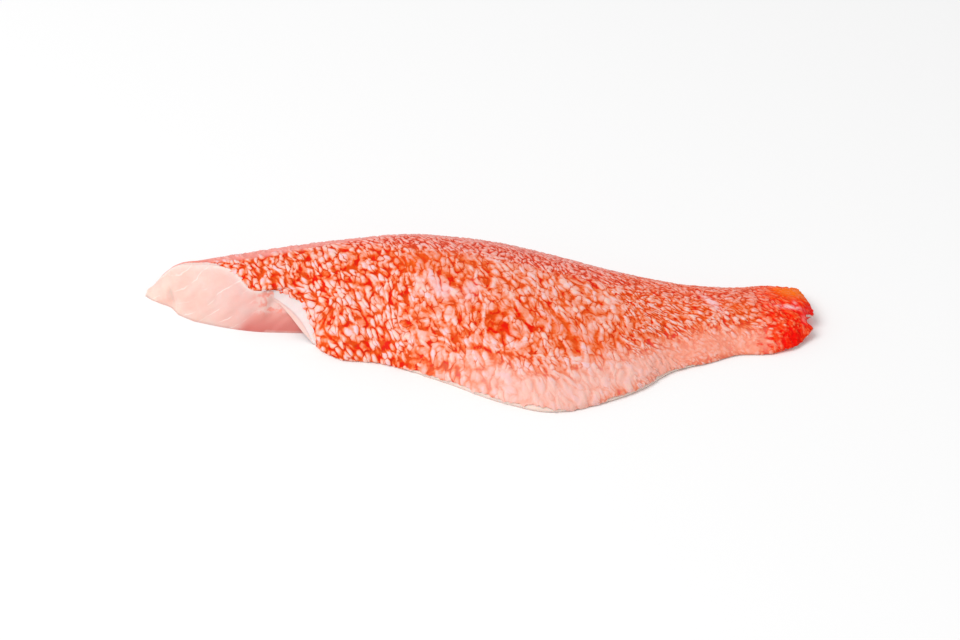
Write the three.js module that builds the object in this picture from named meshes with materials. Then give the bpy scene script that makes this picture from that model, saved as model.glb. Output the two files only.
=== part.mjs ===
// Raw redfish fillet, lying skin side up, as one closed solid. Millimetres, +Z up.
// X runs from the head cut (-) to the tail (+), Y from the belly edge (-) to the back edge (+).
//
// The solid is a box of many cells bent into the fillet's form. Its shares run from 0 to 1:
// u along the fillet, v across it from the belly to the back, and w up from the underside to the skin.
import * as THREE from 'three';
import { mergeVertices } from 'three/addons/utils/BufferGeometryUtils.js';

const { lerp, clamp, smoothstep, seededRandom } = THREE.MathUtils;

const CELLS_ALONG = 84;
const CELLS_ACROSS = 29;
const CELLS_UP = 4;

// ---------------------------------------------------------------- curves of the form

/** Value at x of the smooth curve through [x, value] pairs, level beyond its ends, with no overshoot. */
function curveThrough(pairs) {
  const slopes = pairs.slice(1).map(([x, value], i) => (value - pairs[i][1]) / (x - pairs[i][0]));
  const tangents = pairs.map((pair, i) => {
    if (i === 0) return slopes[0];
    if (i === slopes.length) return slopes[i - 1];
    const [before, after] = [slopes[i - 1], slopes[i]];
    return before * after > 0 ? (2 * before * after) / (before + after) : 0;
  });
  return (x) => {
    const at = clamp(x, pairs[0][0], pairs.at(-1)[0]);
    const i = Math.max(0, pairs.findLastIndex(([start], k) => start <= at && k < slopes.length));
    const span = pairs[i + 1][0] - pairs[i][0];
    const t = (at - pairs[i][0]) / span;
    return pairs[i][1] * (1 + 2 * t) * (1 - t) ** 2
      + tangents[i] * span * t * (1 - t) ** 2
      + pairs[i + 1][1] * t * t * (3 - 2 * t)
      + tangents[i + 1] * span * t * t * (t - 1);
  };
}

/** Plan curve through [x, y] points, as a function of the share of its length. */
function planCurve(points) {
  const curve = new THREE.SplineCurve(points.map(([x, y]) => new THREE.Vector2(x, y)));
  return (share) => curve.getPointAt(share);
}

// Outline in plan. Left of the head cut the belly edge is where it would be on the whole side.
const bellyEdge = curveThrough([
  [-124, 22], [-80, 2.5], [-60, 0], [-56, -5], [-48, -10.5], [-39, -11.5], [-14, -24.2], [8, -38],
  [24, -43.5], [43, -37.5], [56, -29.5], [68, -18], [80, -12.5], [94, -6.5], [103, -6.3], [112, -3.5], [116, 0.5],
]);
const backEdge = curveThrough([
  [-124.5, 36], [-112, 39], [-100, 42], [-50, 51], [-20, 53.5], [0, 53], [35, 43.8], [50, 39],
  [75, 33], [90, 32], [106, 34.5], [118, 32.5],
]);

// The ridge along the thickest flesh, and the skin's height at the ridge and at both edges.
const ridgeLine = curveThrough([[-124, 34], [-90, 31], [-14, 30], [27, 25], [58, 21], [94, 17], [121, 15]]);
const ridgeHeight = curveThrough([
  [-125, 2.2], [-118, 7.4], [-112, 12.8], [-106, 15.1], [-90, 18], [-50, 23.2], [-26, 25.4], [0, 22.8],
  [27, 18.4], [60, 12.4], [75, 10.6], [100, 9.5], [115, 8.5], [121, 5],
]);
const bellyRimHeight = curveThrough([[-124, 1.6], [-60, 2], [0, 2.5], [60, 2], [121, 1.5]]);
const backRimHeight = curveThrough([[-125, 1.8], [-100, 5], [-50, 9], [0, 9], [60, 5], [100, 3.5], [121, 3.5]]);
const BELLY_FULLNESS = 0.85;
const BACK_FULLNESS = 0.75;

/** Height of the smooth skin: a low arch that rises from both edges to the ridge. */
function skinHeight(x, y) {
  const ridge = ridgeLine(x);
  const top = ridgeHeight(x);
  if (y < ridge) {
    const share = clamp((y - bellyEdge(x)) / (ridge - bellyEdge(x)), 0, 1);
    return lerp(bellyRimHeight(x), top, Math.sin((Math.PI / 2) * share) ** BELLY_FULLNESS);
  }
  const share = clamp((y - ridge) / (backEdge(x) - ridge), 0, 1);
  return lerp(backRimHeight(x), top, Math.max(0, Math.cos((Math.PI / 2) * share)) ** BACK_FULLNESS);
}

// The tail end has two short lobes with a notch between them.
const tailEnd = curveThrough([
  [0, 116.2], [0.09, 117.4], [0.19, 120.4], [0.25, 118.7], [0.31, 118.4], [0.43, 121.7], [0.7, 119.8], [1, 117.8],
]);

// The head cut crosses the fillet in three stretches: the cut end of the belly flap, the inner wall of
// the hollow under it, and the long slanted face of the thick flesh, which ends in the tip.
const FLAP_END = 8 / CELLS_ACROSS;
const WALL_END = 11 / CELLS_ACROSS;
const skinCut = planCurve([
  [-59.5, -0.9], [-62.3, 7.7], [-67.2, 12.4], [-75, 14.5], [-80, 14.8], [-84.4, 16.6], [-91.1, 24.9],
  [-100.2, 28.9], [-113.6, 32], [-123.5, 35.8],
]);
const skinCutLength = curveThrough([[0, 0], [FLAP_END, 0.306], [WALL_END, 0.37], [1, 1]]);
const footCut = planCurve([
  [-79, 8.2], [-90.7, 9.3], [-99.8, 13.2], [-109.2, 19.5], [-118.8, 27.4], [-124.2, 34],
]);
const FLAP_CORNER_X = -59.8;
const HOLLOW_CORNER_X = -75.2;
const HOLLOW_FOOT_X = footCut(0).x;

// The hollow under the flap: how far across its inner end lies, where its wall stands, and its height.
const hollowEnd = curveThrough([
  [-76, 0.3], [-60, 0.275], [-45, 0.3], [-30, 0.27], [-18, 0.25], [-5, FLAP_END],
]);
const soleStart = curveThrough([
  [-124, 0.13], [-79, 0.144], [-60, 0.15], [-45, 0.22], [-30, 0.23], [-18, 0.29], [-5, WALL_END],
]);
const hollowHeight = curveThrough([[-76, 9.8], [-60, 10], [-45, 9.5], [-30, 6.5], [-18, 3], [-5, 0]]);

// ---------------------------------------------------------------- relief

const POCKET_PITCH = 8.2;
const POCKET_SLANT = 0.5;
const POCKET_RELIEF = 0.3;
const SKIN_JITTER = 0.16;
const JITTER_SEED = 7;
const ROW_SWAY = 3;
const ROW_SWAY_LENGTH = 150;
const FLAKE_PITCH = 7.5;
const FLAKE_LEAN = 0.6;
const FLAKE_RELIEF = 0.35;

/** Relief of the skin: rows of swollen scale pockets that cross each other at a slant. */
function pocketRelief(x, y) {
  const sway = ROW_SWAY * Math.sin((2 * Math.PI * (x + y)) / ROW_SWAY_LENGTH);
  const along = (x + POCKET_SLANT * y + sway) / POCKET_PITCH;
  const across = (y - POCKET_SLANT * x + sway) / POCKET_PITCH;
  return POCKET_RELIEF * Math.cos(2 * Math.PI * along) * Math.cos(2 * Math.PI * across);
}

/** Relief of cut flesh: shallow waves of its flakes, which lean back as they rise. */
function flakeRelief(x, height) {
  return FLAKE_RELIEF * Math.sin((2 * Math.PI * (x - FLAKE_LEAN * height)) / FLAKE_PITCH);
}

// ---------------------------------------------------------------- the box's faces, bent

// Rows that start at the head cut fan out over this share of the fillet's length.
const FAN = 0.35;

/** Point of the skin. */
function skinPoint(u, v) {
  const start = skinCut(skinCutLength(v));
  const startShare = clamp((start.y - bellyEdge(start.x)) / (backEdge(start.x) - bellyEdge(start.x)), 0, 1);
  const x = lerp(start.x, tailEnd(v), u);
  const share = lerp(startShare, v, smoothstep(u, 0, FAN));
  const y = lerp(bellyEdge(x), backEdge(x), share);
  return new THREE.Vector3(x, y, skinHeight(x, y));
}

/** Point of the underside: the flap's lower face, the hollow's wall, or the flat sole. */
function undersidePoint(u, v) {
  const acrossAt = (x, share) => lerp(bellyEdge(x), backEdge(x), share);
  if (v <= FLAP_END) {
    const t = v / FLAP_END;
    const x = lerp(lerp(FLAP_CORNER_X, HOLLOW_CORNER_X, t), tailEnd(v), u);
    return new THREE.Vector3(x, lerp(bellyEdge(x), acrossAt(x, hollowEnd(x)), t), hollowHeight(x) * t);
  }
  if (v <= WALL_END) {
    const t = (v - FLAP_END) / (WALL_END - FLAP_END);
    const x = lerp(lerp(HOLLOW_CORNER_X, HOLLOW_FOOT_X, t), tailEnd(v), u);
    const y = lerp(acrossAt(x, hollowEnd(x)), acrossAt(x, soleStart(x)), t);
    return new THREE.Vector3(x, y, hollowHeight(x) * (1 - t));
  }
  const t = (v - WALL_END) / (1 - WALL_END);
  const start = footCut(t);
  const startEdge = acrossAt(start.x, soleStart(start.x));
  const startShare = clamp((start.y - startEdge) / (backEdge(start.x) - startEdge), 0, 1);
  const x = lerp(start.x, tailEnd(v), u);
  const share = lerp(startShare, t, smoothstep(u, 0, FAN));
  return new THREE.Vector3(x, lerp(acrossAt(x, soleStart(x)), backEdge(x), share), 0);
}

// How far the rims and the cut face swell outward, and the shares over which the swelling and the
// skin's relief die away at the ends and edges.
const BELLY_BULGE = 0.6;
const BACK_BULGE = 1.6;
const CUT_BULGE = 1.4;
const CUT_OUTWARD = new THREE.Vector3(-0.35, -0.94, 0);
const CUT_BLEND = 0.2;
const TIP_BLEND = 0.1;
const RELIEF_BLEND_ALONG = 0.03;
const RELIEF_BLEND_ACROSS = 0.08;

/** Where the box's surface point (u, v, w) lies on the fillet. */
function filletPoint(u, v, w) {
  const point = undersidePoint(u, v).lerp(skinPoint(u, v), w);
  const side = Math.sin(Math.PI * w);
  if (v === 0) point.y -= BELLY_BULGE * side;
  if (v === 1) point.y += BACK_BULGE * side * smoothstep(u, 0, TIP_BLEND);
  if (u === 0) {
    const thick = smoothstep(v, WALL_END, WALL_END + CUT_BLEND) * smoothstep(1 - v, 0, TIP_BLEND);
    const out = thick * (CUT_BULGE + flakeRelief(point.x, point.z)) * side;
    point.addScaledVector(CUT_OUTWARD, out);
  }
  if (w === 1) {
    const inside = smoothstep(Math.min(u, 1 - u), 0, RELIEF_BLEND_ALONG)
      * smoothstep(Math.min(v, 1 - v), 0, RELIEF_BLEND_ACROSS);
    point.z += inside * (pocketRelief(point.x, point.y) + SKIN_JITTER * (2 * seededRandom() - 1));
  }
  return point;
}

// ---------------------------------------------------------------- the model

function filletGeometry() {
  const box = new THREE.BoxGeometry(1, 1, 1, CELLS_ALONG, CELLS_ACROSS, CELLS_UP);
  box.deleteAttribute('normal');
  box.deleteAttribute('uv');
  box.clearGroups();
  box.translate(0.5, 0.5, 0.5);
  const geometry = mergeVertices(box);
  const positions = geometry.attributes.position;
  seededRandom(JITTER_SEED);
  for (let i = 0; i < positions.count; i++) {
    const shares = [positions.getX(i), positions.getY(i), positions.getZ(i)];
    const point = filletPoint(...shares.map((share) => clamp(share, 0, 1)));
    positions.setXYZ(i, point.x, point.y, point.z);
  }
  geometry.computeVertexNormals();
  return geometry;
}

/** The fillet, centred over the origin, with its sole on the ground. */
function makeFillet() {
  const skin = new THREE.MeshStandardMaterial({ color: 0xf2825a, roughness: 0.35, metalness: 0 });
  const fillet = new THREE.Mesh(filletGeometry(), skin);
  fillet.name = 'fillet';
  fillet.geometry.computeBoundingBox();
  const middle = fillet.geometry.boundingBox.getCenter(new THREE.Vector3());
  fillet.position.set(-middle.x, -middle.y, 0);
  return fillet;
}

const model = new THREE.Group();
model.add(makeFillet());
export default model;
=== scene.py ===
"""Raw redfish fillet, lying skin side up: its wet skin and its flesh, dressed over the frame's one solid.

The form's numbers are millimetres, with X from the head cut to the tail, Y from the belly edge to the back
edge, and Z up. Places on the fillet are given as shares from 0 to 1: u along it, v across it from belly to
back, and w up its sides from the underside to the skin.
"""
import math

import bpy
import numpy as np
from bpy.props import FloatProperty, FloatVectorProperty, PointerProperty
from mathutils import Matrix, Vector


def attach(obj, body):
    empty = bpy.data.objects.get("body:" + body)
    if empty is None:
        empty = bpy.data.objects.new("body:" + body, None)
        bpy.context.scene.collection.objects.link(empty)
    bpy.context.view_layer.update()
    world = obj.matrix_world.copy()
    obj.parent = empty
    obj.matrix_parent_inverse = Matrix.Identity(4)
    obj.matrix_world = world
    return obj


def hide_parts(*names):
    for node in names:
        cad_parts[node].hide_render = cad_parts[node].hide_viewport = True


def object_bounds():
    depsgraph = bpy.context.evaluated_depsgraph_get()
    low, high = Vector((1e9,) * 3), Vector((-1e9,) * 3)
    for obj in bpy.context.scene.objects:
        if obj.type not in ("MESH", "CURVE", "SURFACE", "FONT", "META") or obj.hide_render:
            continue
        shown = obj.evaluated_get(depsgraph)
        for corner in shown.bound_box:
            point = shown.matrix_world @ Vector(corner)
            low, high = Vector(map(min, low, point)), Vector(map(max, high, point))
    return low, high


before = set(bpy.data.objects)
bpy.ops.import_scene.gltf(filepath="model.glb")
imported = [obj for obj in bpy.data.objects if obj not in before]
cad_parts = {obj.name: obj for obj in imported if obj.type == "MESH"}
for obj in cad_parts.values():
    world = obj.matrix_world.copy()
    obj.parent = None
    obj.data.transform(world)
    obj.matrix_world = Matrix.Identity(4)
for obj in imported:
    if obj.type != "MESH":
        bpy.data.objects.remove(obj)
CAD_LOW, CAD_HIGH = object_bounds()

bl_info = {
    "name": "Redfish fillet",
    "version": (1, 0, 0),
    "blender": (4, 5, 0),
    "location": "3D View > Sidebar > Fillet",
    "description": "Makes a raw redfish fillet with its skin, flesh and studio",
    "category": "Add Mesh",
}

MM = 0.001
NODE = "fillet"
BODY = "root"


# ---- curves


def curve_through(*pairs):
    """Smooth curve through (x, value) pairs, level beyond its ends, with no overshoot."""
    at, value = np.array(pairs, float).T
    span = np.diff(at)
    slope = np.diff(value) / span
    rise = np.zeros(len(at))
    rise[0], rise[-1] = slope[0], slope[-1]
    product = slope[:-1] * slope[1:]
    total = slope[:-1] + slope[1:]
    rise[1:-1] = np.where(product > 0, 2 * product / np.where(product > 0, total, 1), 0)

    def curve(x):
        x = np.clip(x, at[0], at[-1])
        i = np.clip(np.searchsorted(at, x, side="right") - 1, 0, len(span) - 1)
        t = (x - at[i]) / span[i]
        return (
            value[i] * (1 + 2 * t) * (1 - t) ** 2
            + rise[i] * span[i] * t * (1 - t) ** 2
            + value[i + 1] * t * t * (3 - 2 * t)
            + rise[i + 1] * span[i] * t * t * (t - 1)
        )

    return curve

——

Exactly repeat the lines above, from the opening line through the one with "of the form", and include nothing else.

§ EXERCISE SOLUTION:
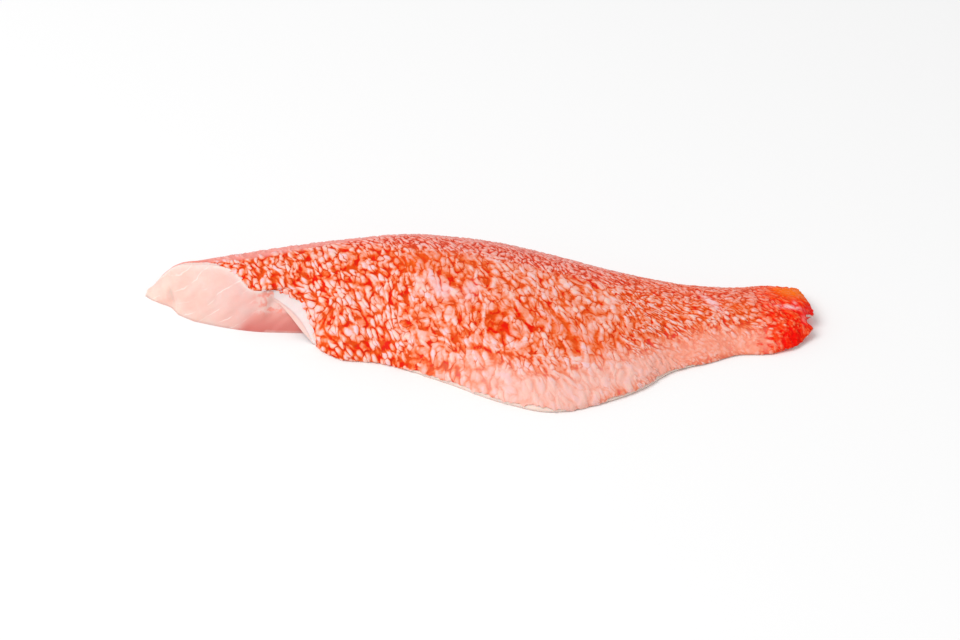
Write the three.js module that builds the object in this picture from named meshes with materials. Then give the bpy scene script that makes this picture from that model, saved as model.glb. Output the two files only.
=== part.mjs ===
// Raw redfish fillet, lying skin side up, as one closed solid. Millimetres, +Z up.
// X runs from the head cut (-) to the tail (+), Y from the belly edge (-) to the back edge (+).
//
// The solid is a box of many cells bent into the fillet's form. Its shares run from 0 to 1:
// u along the fillet, v across it from the belly to the back, and w up from the underside to the skin.
import * as THREE from 'three';
import { mergeVertices } from 'three/addons/utils/BufferGeometryUtils.js';

const { lerp, clamp, smoothstep, seededRandom } = THREE.MathUtils;

const CELLS_ALONG = 84;
const CELLS_ACROSS = 29;
const CELLS_UP = 4;

// ---------------------------------------------------------------- curves of the form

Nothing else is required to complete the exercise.